学生の頃、冬休みに、友達の家を泊まり歩きながら関西を旅行したことがあります。これは、その時の話です。

 私はその日、石川県の能登半島の友達を尋ねました。その家は古民家風の大きなお屋敷でした。

 友人をはじめ家族の皆さんが大歓迎してくださり、私はとても幸せな気持ちでしたが、一つだけ気になることがありました。それは、その家の鏡がすべてかくされていたことです。トイレの鏡はとりはずされてありませんでした。洗面台の鏡は段ボールとガムテープでふたをしてありました。化粧台の3面鏡はカーテンのような分厚い大きな布でおおわれ、お風呂場の鏡には白いペンキのようなものが塗ってあるのです。

 私はそのわけを友達に問いただしました。はじめのうちはいろいろとはぐらかしていた友達も、私があまりしつこいのでとうとう根負けしたようです。聞かなければよかったと、私は後で後悔したのですが、今からするのは、その友達の話です。

 

 何年か前、「夜中の2時に全身が映る鏡の前で自分を見つめ、『お前は誰だ』と3回唱えると別の人格になれる。
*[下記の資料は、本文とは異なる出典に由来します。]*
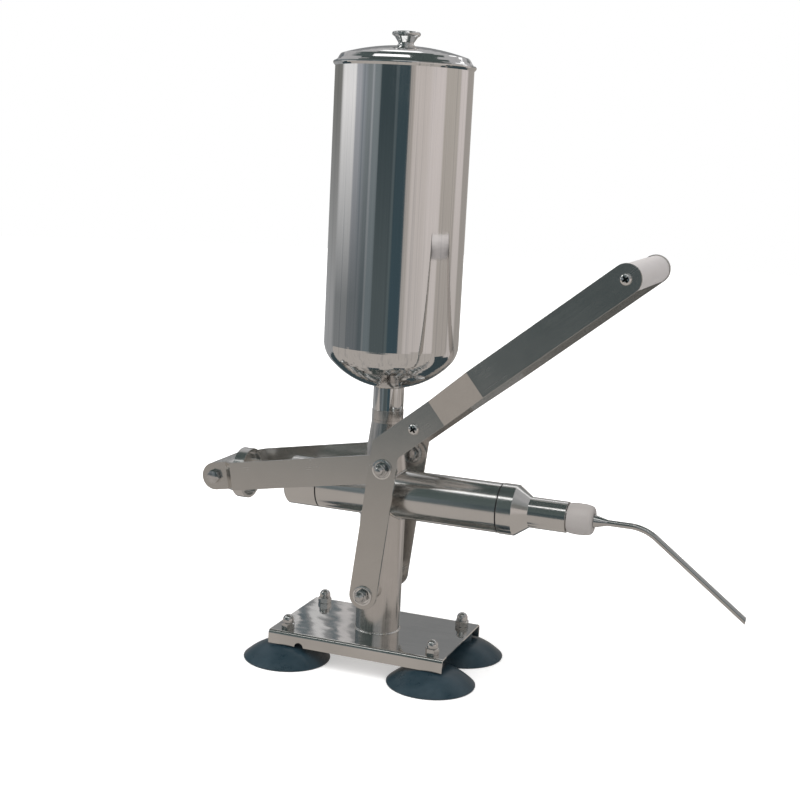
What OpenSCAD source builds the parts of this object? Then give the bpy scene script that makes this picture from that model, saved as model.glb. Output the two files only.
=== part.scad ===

」という都市伝説がはやったの覚えてる? うちのお姉ちゃんがさ、それを合せ鏡でやったんだよ。合せ鏡って、わかるかなあ、ほら2枚の鏡を向かい合わせてその真ん中に立つと、鏡に映った自分が向かいの鏡に映って、それがまた向かいの鏡に映って・・・って無限に自分が映るんだ。その状態でお姉ちゃんは、『お前は誰だ』をやったんだ。
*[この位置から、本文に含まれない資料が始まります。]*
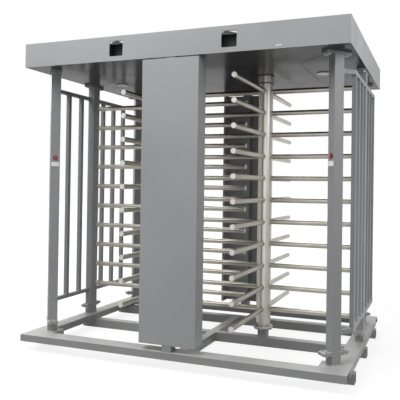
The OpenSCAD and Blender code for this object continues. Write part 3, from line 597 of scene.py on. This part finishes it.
def makeWindowCornersLightAndShade(side):
    # round corners of the opening, a pale sheet of painted light along its top edge, and a dark tent-shaped
    # sheet of painted shade before it
    low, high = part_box("window_boxes")
    centre = Vector((rotors[side]["x"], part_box("front_fascia")[0].y, (low.z + high.z) / 2))
    half = window["side"] / 2 * mm
    corner = window["corner"] * mm
    net = bmesh.new()
    for signA in (-1, 1):
        for signB in (-1, 1):
            tip = (centre - outFront * window["cornerDepth"] * mm + alongX * signA * half
                   + upward * signB * half)
            fan = [tip]
            for k in range(window["cornerSteps"] + 1):
                t = k / window["cornerSteps"] * math.pi / 2
                fan.append(tip - alongX * signA * corner * (1 - math.cos(t))
                           - upward * signB * corner * (1 - math.sin(t)))
            addSheet(net, fan, outFront, window["cornerThick"])
    finishPiece(side + "WindowCorners", net, sheetLitPaint, "frame")
    edge = half - window["edgeGap"] * mm
    bottom = half - window["lightSheetHeight"] * mm
    drop = half - window["shadeSheetHeight"] * mm
    peak = -edge + 2 * edge * window["peakShare"][side]
    peakHalf = window["peakHalfShare"] * edge
    lightSheetOutline = ((-edge, bottom), (edge, bottom), (edge, edge), (-edge, edge))
    shadeSheetOutline = ((-edge, drop), (edge, drop), (edge, drop + window["shadeSheetRight"] * mm),
                   (peak + peakHalf, edge), (peak - peakHalf, edge), (-edge, drop + window["shadeSheetLeft"] * mm))
    for name, depth, outline, material, slot in (
            ("WindowPaintedLight", window["lightSheetDepth"], lightSheetOutline, whiteNylonAndPaintedLight, "arm_cap"),
            ("WindowPaintedShade", window["shadeSheetDepth"], shadeSheetOutline, blackAbsAndPaintedShade, "black_housing")):
        back = centre - outFront * depth * mm
        net = bmesh.new()
        addSheet(net, [back + alongX * a + upward * b for a, b in outline], outFront, window["thick"])
        finishPiece(side + name, net, material, "frame")


washer = {"outer": 10.5, "inner": 5.6, "thick": 1.6, "steps": 24, "ear": 60, "earShare": 0.52, "rowGap": 36}


def makeWashers():
    # four washers on each lower plate, two on each of its ears
    profile = [(washer["inner"], 0), (washer["outer"], 0), (washer["outer"], washer["thick"]),
               (washer["inner"], washer["thick"])]
    net = bmesh.new()
    for foot in footings:
        along = Vector((math.cos(foot["earTurn"]), math.sin(foot["earTurn"]), 0))
        across = upward.cross(along)
        reach = (foot["depth"] / 2 + washer["ear"] * washer["earShare"]) * mm
        plateTop = foot["place"] + upward * (postLow.z + posts["flange"] * mm)
        for end in (-1, 1):
            for row in (-1, 1):
                spot = plateTop + along * end * reach + across * row * washer["rowGap"] / 2 * mm
                addRing(net, spot, profile, washer["steps"])
    finishPiece("postWashers", net, zincPlate, "frame")


makePostWelds()
makeFenceWelds()
makeSlotPaintedLight()
makeWashers()
for side, sign in (("left", -1), ("right", 1)):
    makeArmWelds(side)
    makeSeals(side)
    makeButtonPlate(side, sign)
    makeWindowCornersLightAndShade(side)
print("small parts made")

# Floor and light
studio = {
    "floorSize": 60.0,
    "floorColour": "#7A7A7A",
    "floorDrop": 0.5,
    "nearGlow": 0.84,  # the ground near the turnstile is a touch greyer than white, so that its shadow shows
    "nearRadius": 2.2,
    "farRadius": 6.5,
    "skyLow": 0.21,
    "skyHigh": 0.45,
}


def seenRays(tree):
    # 1 where the camera looks, straight or by reflection or through glass, and 0 for light on the object
    path = addNode(tree, "ShaderNodeLightPath").outputs
    mirrored = addNode(tree, "ShaderNodeMath", {"operation": "MAXIMUM"},
                       {0: path["Is Glossy Ray"], 1: path["Is Transmission Ray"]})
    return addNode(tree, "ShaderNodeMath", {"operation": "MAXIMUM"}, {0: path["Is Camera Ray"], 1: mirrored})


def makeFloor():
    mesh = bpy.data.meshes.new("floor")
    net = bmesh.new()
    bmesh.ops.create_grid(net, x_segments=8, y_segments=8, size=studio["floorSize"] / 2)
    net.to_mesh(mesh)
    net.free()
    floor = bpy.data.objects.new("floor", mesh)
    bpy.context.scene.collection.objects.link(floor)
    floor.location.z = cadLow.z - studio["floorDrop"] * mm
    material, tree, place = startMaterial("paleFloor")
    plain = addNode(tree, "ShaderNodeBsdfDiffuse", {"Color": hexToLinear(studio["floorColour"])})
    away = addNode(tree, "ShaderNodeVectorMath", {"operation": "LENGTH"}, {0: place}).outputs["Value"]
    level = addNode(tree, "ShaderNodeMapRange",
                    {"From Min": studio["nearRadius"], "From Max": studio["farRadius"],
                     "To Min": studio["nearGlow"], "To Max": 1.0}, {"Value": away})
    strength = addNode(tree, "ShaderNodeMath", {"operation": "MULTIPLY"}, {0: seenRays(tree), 1: level})
    glow = addNode(tree, "ShaderNodeEmission", {"Color": (1, 1, 1, 1)}, {"Strength": strength})
    both = addNode(tree, "ShaderNodeAddShader", None, {0: plain, 1: glow})
    addNode(tree, "ShaderNodeOutputMaterial", None, {"Surface": both})
    mesh.materials.append(material)


def makeWorld():
    world = bpy.data.worlds.new("studioWorld")
    bpy.context.scene.world = world
    world.use_nodes = True
    tree = world.node_tree
    tree.nodes.clear()
    aim = addNode(tree, "ShaderNodeTexCoord").outputs["Generated"]
    height = addNode(tree, "ShaderNodeSeparateXYZ", None, {0: aim}).outputs["Z"]
    sky = addNode(tree, "ShaderNodeMapRange", {"To Min": studio["skyLow"], "To Max": studio["skyHigh"]},
                  {"Value": height})
    strength = addNode(tree, "ShaderNodeMix", {"data_type": "FLOAT", "B": 1.0},
                       {"Factor": seenRays(tree), "A": sky})
    back = addNode(tree, "ShaderNodeBackground", {"Color": (1, 1, 1, 1)}, {"Strength": strength})
    addNode(tree, "ShaderNodeOutputWorld", None, {"Surface": back})


lamps = {
    "keyLamp": {"place": (-1.9, -3.1, 4.4), "aim": (0, -0.4, 1.0), "size": (3.0, 1.6), "watts": 100},
    "frontLamp": {"place": (2.4, -8.0, 1.7), "aim": (0, 0, 1.1), "size": (4.0, 2.4), "watts": 30},
    "topLamp": {"place": (-1.4, -3.0, 7.0), "aim": (0, -0.6, 0.5), "size": (5.0, 2.5), "watts": 150},
    "sideLamp": {"place": (3.6, -2.0, 2.9), "aim": (1.1, -0.2, 1.3), "size": (1.6, 2.0), "watts": 48},
    "backLamp": {"place": (-1.6, 4.8, 5.4), "aim": (0, 0.6, 1.0), "size": (3.6, 2.0), "watts": 150},
    "leftLamp": {"place": (-4.8, 1.0, 3.4), "aim": (-1.0, 0, 1.0), "size": (2.0, 2.0), "watts": 80},
}


def makeLamps():
    for name, lamp in lamps.items():
        light = bpy.data.lights.new(name, "AREA")
        light.shape = "RECTANGLE"
        light.size, light.size_y = lamp["size"]
        light.energy = lamp["watts"]
        holder = bpy.data.objects.new(name, light)
        holder.location = lamp["place"]
        ahead = Vector(lamp["aim"]) - Vector(lamp["place"])
        holder.rotation_euler = ahead.to_track_quat("-Z", "Y").to_euler()
        bpy.context.scene.collection.objects.link(holder)


camera = {
    "place": (1.7698, -4.0891, 1.2591),
    "yaw": 0.3399,
    "pitch": 0.0082,
    "roll": 0.0134,
    "lensMm": 48.28,
    "sensorMm": 36.0,
    "shift": (-0.13, -0.0422),
}


def makeCamera():
    data = bpy.data.cameras.new("camera")
    data.lens = camera["lensMm"]
    data.sensor_width = camera["sensorMm"]
    data.shift_x, data.shift_y = camera["shift"]
    yaw, pitch, roll = camera["yaw"], camera["pitch"], camera["roll"]
    right = Vector((math.cos(yaw), math.sin(yaw), 0))
    ahead = Vector((-math.sin(yaw) * math.cos(pitch), math.cos(yaw) * math.cos(pitch), math.sin(pitch)))
    up = right.cross(ahead)
    rolledRight = math.cos(roll) * right + math.sin(roll) * up
    rolledUp = -math.sin(roll) * right + math.cos(roll) * up
    turn = Matrix((rolledRight, rolledUp, -ahead)).transposed().to_4x4()
    holder = bpy.data.objects.new("camera", data)
    holder.matrix_world = Matrix.Translation(camera["place"]) @ turn
    bpy.context.scene.collection.objects.link(holder)
    bpy.context.scene.camera = holder


makeFloor()
makeWorld()
makeLamps()
makeCamera()
bpy.context.scene.view_settings.view_transform = "Standard"
print("floor, light and camera set")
 それから、お姉ちゃんがちょっとおかしくなっちゃってね。誰にも言わないでよ。ほら、過食症っていうの?食べても食べてもおなかがすくらしくて食べ続けるんだ。どんぶりに山盛りのご飯をついでマヨネーズとしょうゆをかけて食べ続けたり・・・・さすがにお母さんにおこられてひかえるようになったけど、今度は夜中に隠れて食べるようになったんだ。

 ある夜、僕が夜中にトイレに起きたら台所で音がしていてね、そおっとのぞくとお姉ちゃんがキャベツをまるのままかじっているんだ。「バリッ、バリッ」て。そして、もう一方の手には生肉持ってね。「ニチャ、ニチャッ」って食べているんだ。髪振り乱して「バリッ、バリッ。ニチャニチャッ」 。僕は思わず後ずさった時にいすにぶつかっちゃって・・・・。その時のお姉ちゃん、グウッとこっちをにらんで「おまえ・・・みたな!」(みたな!  のところで大きな声で脅かします)

 

 誰にも言わないでって頼まれたけど、そんなことできっこないじゃん。お父さんに言ったら、お姉ちゃん、病院に入院することになっちゃたんだ。うん、1年ほどして、もうすっかり良くなってさ、退院して今君の隣の部屋にいるんだ。ほんと、もうすっかり普通なんだ。ただ、鏡だけはね。お姉ちゃんがすごくおびえるから隠してあるんだよ・・・・。

 

 私は2泊させてもらう予定を1泊に切り上げて、次の朝早くその家を後にしたのです。